Blacksad is a crime noir story set in the 1950's, though instead of humans, the story features anthropomorphic animals. John Blacksad is an anthropomorphic cat who also happens to be a classic noir detective. Dark Horse's collection features the three current books in print (with one due out in Europe later this year) compiled into a single trade. There are three different volumes, each on playing on classic 1950's story plots. The murder of a famous actress with ties to Blacksad's past, a story about racial intolerance, and another tale depicting Russian spies and stolen nuclear secrets. The stories are a well worn path, but writer Canales sets the book up in such a way that even though Blacksad suffers from the foibles of the classic noir detective, personality traits like an unflinching code of black and white ethics, the pursuit of an idealized justice and a propensity to protect women, as well as the pursuit of the truth no matter the consequence, the book is staged in such a way to make these compelling signature traits and not character or storytelling crutches or faults.
First let's take a look at the three different tales compiled in volume 1. The first story pits Blacksad in a murder mystery where he has to find out who killed his es girlfriend. The story is very much a staple of the detective genre, the hard boiled un-compromising detective, the rich mogul, the impotent police chief, and, oh yeah, the red hot bombshell. The second arc is much more of a political statement, though still rooted in the 1950's mentality of the show. It's a tale of political corruption and racism, white animals, or pure animals, against the mixed colors of the masses. It very much draws on the political turmoil of the 50's between the white and black cultural tension lines, while drawing on a little hint of leftover Nazism and Klan mentality. The villains are white polar bears, white ferrets, albino pigs, and throughout it all, like a any good noir story, a beautiful woman caught in teh middle who's allegiances are not quite what they seem. The third arc is a straight up political thriller, Russian spies stealing political secrets with our detective stuck in the middle of a real boiler. Add in a deadly femme fatale who wants to run away with Blacksad, and you spell all the elements of a classic noir thriller in the vein of Hitchcock.
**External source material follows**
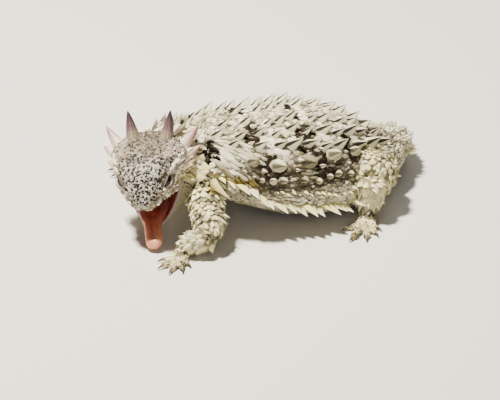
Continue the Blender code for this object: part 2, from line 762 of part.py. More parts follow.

Despite the easy familiarity of these traditional plot elements, writer Canales and artist Guarnido really find success in the presentation of the material. Canales shows a real range in adapting each anthropomorphic animal into the perfect real world counterpart. Whether its the slipperiness of a lizard hitman, the innocence of a distraught schoolteacher (a doe), the German Shepard of a police chief, the sultriness of Blacksad's ex lover, a fox, or even the die hard curiosity of our detective as a cat, each character is well thought out and completely formed. he even approached the "staple" stories of the noir genre with some outside the box thinking, something that is especially well done in the third arc with the Russian spy. What sold me though was that you were immediately immersed into this world and the fact that the main characters are animals no longer matter, you are deeply ingrained to the story by that point. It really adds a layer of subtext to each character, a level of relatability or at least as a point of reference, for each character to be a summary of the image that his animal archetype represent.
To get top that level of subtext though you have to have some really great art to go along with the series. Guarnido brings just that. From characters to background, he sets the mood and tone of the series. He really captures the look of New York or Las Vegas in the 50's and 60's, from design to costuming. It all pulls the work together to give it that 50's feel. His characterization is lush and vibrant, making them appropriately sexy, or funny, or tough, as the situation needs. I remember looking at the first big splash page in the collected and being blown away by the composition and color of the piece. It was amazing.
That's not to say the book doesn't have a few hiccups. Like I said it does suffer from some of the foibles of true genre work (though I feel like it elevates itself above standard noir tales). You won't be surprised by the direction of the story, though I do feel you will find some interesting twists in the tale. the weakest of the three tales is easily the racism tale, as it never really dives into the concepts of so many different types of species are prejudiced against other types simply based on skin or fur color. I realize that the writer is trying to tell a broad scope story about the pointlessness of measuring oneself against the skin tome of another, but when using animals it would have been just as easy to use animal species to tell the same point. I have heard that this was merely another means to demonstrate the futility of of the argument, but from my point of view it really just boils down to making the story more black or white, if you will pardon the pun.
All in all Blacksad is a really great comic carrying a flavor that you will not find anywhere else on this continent. It's so tough to find good translations of quality foreign comics as many of them don't get the same exposure that super hero comics do. There are some serious creators over there working on producing long form original graphic novels and its a shame we don't get to see more. Blacksad is a top quality book that tells a fantastic story with gorgeous art. Dark Horse continues it's trend of picking unique titles that fit outside the normal mainstream of capes and cowls by adapting this great work. Check it out and if you like it hopefully Dark Horse will release volume 4 in the coming months. The deluxe hardcover edition of the comic is gorgeous and should be available at most retailers or online- Blacksad, by Juan Díaz Canales and Juanjo Guarnido from Dark Horse Press. You won't regret it.